Paying less than 20% can get you into a home sooner, but just because you can get a home with less than 20% down doesn’t mean you should.
“Generally, if you don’t put 20% down, you’ll pay to insure the mortgage,” says Stacy. “If you borrow $200,0000, you could be paying an extra $2,000 a year to insure your mortgage.”
“The average annual cost of private mortgage insurance (PMI) typically ranges from 0.55% to 2.25% of the original loan amount,” according to NerdWallet, which cites information from the Urban Institute, Genworth Mortgage Insurance and Ginnie Mae.
Stacy points to other benefits of putting 20% down:
- You’ll have a lower mortgage payment.
- You’ll pay less in mortgage interest over the life of the loan.
2. Getting prequalified for a mortgage is better than getting preapproved
Don’t be fooled. Getting prequalified, despite how it sounds, won’t help you buy a home. It only shows that your lender gave you an estimate for a loan. It doesn’t prove you’ll get the funds.

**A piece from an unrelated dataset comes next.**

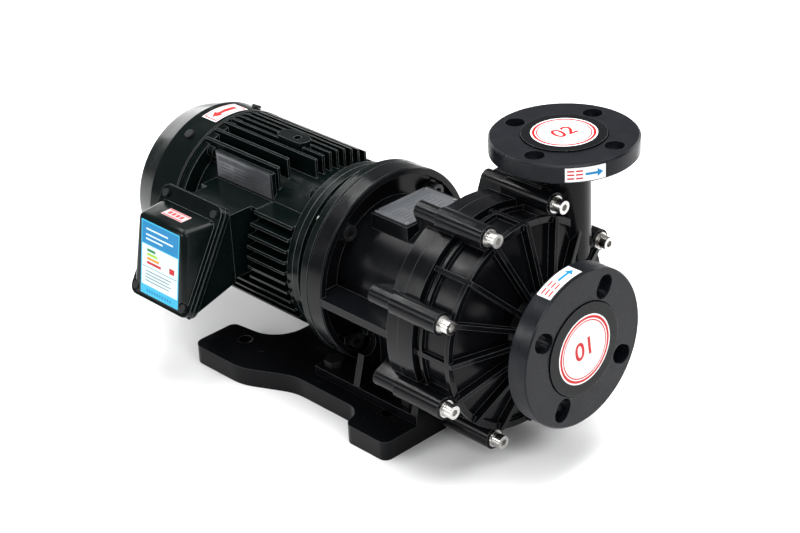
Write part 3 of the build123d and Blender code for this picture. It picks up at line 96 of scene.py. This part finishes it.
def set_stage():
    size = 6
    mesh = bpy.data.meshes.new("floor")
    corners = [(-size, -size, 0), (size, -size, 0), (size, size, 0), (-size, size, 0)]
    mesh.from_pydata(corners, [], [(0, 1, 2, 3)])
    floor = bpy.data.objects.new("floor", mesh)
    bpy.context.collection.objects.link(floor)
    mesh.materials.append(surface("floor_paint", (0.97, 0.97, 0.975), 0.8, mottle=0.01, bevel=0))
    world = bpy.data.worlds.new("studio")
    bpy.context.scene.world = world
    world.use_nodes = True
    world.node_tree.nodes["Background"].inputs["Color"].default_value = (1, 1, 1, 1)
    world.node_tree.nodes["Background"].inputs["Strength"].default_value = 0.3
    middle = (0, 0, 0.14)
    area_light("top_softbox", (0.2, 0.2, 1.7), middle, (1.6, 1.2), 50)
    area_light("front_softbox", (1.5, -0.5, 0.9), middle, (0.6, 0.9), 9)
    area_light("side_softbox", (-0.5, -1.5, 0.8), middle, (1.1, 0.5), 11)
    area_light("long_strip", (-0.85, -0.1, 1.3), middle, (1.2, 0.1), 7)
    area_light("far_softbox", (0.2, 1.7, 0.8), middle, (1.2, 0.5), 12)
    area_light("end_softbox", (-1.7, 0.5, 0.5), middle, (0.9, 0.9), 9)


# Materials
def surface(name, color, roughness, metallic=0.0, mottle=0.25, grain=900, grain_depth=0.05,
            wave_depth=0.0, wave_scale=60, bevel=0.6, spread=0.12, coat=0.0, dust=0.0, specular=0.5, wear_and_glint=0.0, wear_and_glint_tone=0.16):
    """A procedural finish: mottled colour, uneven gloss, grain, slow waves, rounded edges and lighter edges that are
    partly edge wear and partly painted highlight.
    """
    material = bpy.data.materials.new(name)
    material.use_nodes = True
    nodes, links = material.node_tree.nodes, material.node_tree.links
    shader = nodes["Principled BSDF"]
    shader.inputs["Metallic"].default_value = metallic
    shader.inputs["Specular IOR Level"].default_value = specular
    shader.inputs["Coat Weight"].default_value = coat
    shader.inputs["Coat Roughness"].default_value = 0.12
    place = nodes.new("ShaderNodeTexCoord")

    def noise(scale, detail=4.0):
        node = nodes.new("ShaderNodeTexNoise")
        node.inputs["Scale"].default_value = scale
        node.inputs["Detail"].default_value = detail
        links.new(place.outputs["Object"], node.inputs["Vector"])
        return node

    patches = noise(22, 6)
    tint = nodes.new("ShaderNodeMix")
    tint.data_type = "RGBA"
    tint.inputs["A"].default_value = (*[c * (1 - mottle) for c in color], 1)
    tint.inputs["B"].default_value = (*[min(c * (1 + mottle) + dust, 1) for c in color], 1)
    links.new(patches.outputs["Fac"], tint.inputs["Factor"])
    colored = tint.outputs["Result"]
    gloss = nodes.new("ShaderNodeMapRange")
    gloss.inputs["From Min"].default_value = 0.3
    gloss.inputs["From Max"].default_value = 0.7
    gloss.inputs["To Min"].default_value = max(roughness - spread, 0.03)
    gloss.inputs["To Max"].default_value = min(roughness + spread, 1)
    links.new(noise(45, 5).outputs["Fac"], gloss.inputs["Value"])
    links.new(gloss.outputs["Result"], shader.inputs["Roughness"])
    bump = nodes.new("ShaderNodeBump")
    bump.inputs["Strength"].default_value = 1
    bump.inputs["Distance"].default_value = grain_depth * mm
    links.new(noise(grain, 3).outputs["Fac"], bump.inputs["Height"])
    last = bump
    if wave_depth:
        wave = nodes.new("ShaderNodeBump")
        wave.inputs["Distance"].default_value = wave_depth * mm
        links.new(noise(wave_scale, 2).outputs["Fac"], wave.inputs["Height"])
        links.new(bump.outputs["Normal"], wave.inputs["Normal"])
        last = wave
    if bevel:
        rounding = nodes.new("ShaderNodeBevel")
        rounding.samples = 4
        rounding.inputs["Radius"].default_value = bevel * mm
        links.new(rounding.outputs["Normal"], bump.inputs["Normal"])
    # Edges mixed toward a light grey tone: partly edge wear, partly a painted highlight standing in for glints along
    # edges and rib crests.
    if bevel and wear_and_glint:
        flat = nodes.new("ShaderNodeNewGeometry")
        same = nodes.new("ShaderNodeVectorMath")
        same.operation = "DOT_PRODUCT"
        links.new(flat.outputs["Normal"], same.inputs[0])
        links.new(rounding.outputs["Normal"], same.inputs[1])
        edge = nodes.new("ShaderNodeMapRange")
        edge.inputs["From Min"].default_value = 0.98
        edge.inputs["From Max"].default_value = 0.8
        edge.inputs["To Max"].default_value = wear_and_glint
        links.new(same.outputs["Value"], edge.inputs["Value"])
        blend = nodes.new("ShaderNodeMix")
        blend.data_type = "RGBA"
        blend.inputs["B"].default_value = (wear_and_glint_tone, wear_and_glint_tone * 1.03, wear_and_glint_tone * 1.06, 1)
        links.new(edge.outputs["Result"], blend.inputs["Factor"])
        links.new(colored, blend.inputs["A"])
        colored = blend.outputs["Result"]
    links.new(colored, shader.inputs["Base Color"])
    links.new(last.outputs["Normal"], shader.inputs["Normal"])
    return material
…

Instead, get a preapproval letter. A preapproval letter is one of the best ways to save money on a mortgage. Your preapproval letter shows a seller you’re all set with the funds and can purchase immediately.
3. Your only buying cost is the mortgage
Homebuyers may be surprised to learn about closing costs, additional fees you’ll pay for services and products required to complete your mortgage transaction. Expect to pay 2% to 5% of your mortgage amount for closing costs, Stacy says.
It’s possible to roll these fees into your total mortgage amount. But that means borrowing a larger sum and paying more interest on that higher loan amount.
To get the best deal on closing costs, save up so you can pay for closing costs with cash.
4. Your only ongoing cost is the mortgage payment
When calculating homeownership costs, buyers may assume that the mortgage payment is their main expense and not worry beyond that.
Unfortunately, you’ll also encounter other, often unanticipated costs, including property taxes, homeowners insurance, repairs and ongoing maintenance. See “10 Hidden Homeowner Costs — and How You Can Slash Them.”
Saving for these ongoing costs is an important part of homeownership. Otherwise, you could end up avoiding needed repairs or running up a credit card — and paying even more in interest over time.
5. The lowest initial interest rate is always best
It’s true that a higher interest rate means a bigger monthly payment. But don’t base your mortgage decision solely on the interest rate, at least not on the initial rate.
Adjustable-rate mortgages (ARMs) often have lower initial rates than fixed-rate mortgages. But interest rates on these mortgages reset periodically. When that happens, your rate could rise, making your payments larger.
Adjustable-rate mortgages are sophisticated loans for borrowers who understand and can manage the risks, says The Washington Post. If you expect to sell the home or refinance before your interest rate resets, an ARM could be a good idea.
Otherwise, you’ll probably feel safer with a fixed-rate mortgage. Even if the interest rate is slightly higher, your payment and interest rate will remain the same for the life of your loan, with less risk of the payment becoming unaffordable. Selecting an adjustable mortgage based solely on the initial low interest rate can be a mortgage mistake.
6. An agent isn’t necessary when you’re buying a home
You might feel that an agent isn’t necessary, but in reality, an agent can help you reduce the time you spend looking and even guide you through the mortgage process.
A good buyer’s agent is legally required to help you, the buyer. Working with a home’s listing agent (the agent representing the home listing) could work against you. That’s because, as Realtor.com explains, “listing agents — the agent representing the home listing — have a fiduciary duty to the home seller.” In other words, their legal obligation is to the person selling the home, not to you.
With a buyer’s agent, you can be sure that your agent doesn’t have a conflict of interest from representing the seller.
Besides, using a buyer’s agent may cost you nothing. In many cases, the seller pays the commission for both the buyers’ and sellers’ agents. That way, you won’t need to pay a cent for first-class help. Using a buyer’s agent was one of the best decisions I made when buying my first home.
7. You don’t need to shop around for a mortgage
Unfortunately, many homebuyers don’t shop around for the best deal — and this for what could be the biggest purchase you’ll ever make.
Comparison shopping to get the lowest rate available on a mortgage can save you thousands of dollars in interest. In this example — from U.S. Consumer Financial Protection Bureau research — you’d save $9,000 over the life of the loan.
Follow this advice: Get an estimate from three to four lenders before deciding on a mortgage. Look for the best deal and reap the savings. Start here by comparing mortgage rates.
8. Buying is always better than renting
One of the biggest homebuying myths is the idea that renting is always “throwing money away,” and you should buy a home as soon as you can.
In reality, buying a house doesn’t automatically lead to greater wealth. Depending on your situation, renting sometimes makes better sense.
If you can get a good deal on a rental and you’re diligent about investing, you might be better off financially staying on Team Rent.